This definite integral relates to Bayesian statistics and is a problem that needs to be solved in order to show that the $\text{Gamma}(\alpha,\beta)$ distribution is a (prior) conjugate family for the $\text{Poisson}(\lambda)$ distribution. Now, I know there are ways to prove this by means of proportionality arguments, and then identify the posterior distribution to make the necessary conclusion, but I want to do it the hard (but more intuitive) way. So I have,
$$ \int_0^\infty \lambda^{k+\alpha-1}\text{e}^{-(\beta+1) \lambda} \, d\lambda $$
where $k$ is an integer $\geq0$ and $\alpha, \beta > 0$. In a "normal" situation where $\lambda$ is raised to the power of an integer, I would be able to solve it by integration of parts, but know I am not so sure.

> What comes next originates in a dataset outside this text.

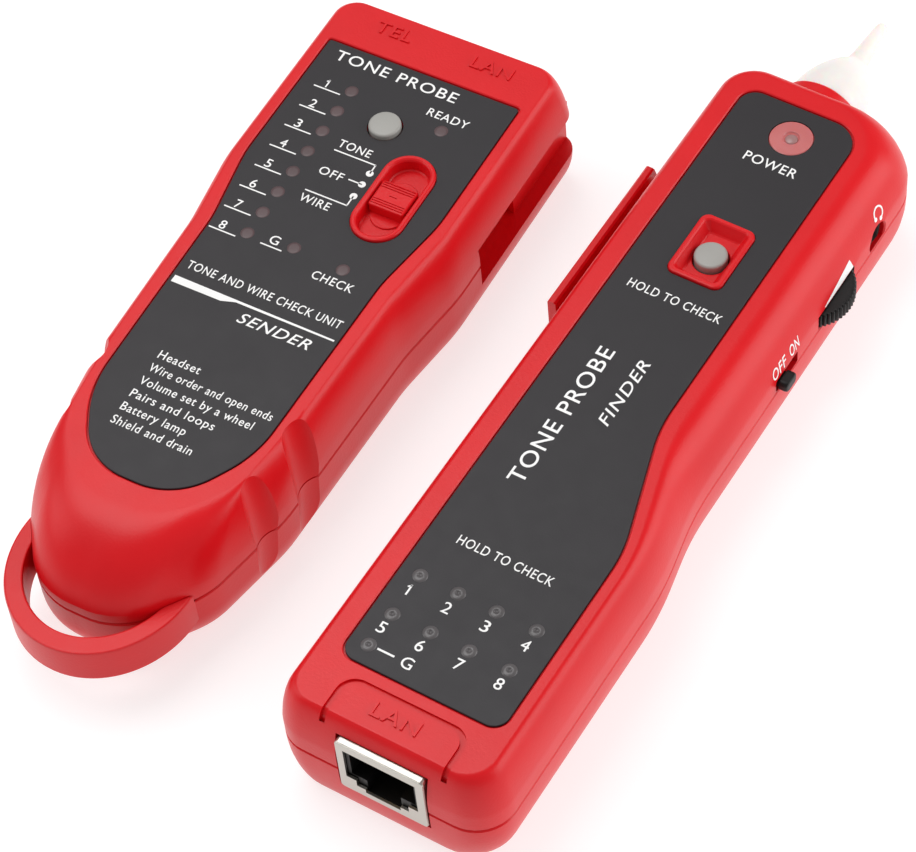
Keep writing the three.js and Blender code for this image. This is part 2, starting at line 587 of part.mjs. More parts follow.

Any clues?
Edit
I use the hints user NHL provided:
\begin{align} \int_0^\infty \lambda^{k+\alpha-1}\text{e}^{-(\beta+1)\lambda} \, d\lambda &= \big\{\mu = (\beta+1)\lambda,\, d\mu = (\beta+1) \, d\lambda \big\} \\[3mm]&= \frac{1}{(\beta + 1)^{k+\alpha}} \int_0^\infty \mu^{k+\alpha-1} \text{e}^{-\mu} \, d\mu \\[3mm] &= \big\{ \Gamma(z)\triangleq \int_{0}^{\infty}x^{z-1}\text{e}^{-x} \, dx\big\}\\[3mm] &= \frac{\Gamma(k+\alpha)}{(\beta + 1)^{k+\alpha}}. \end{align}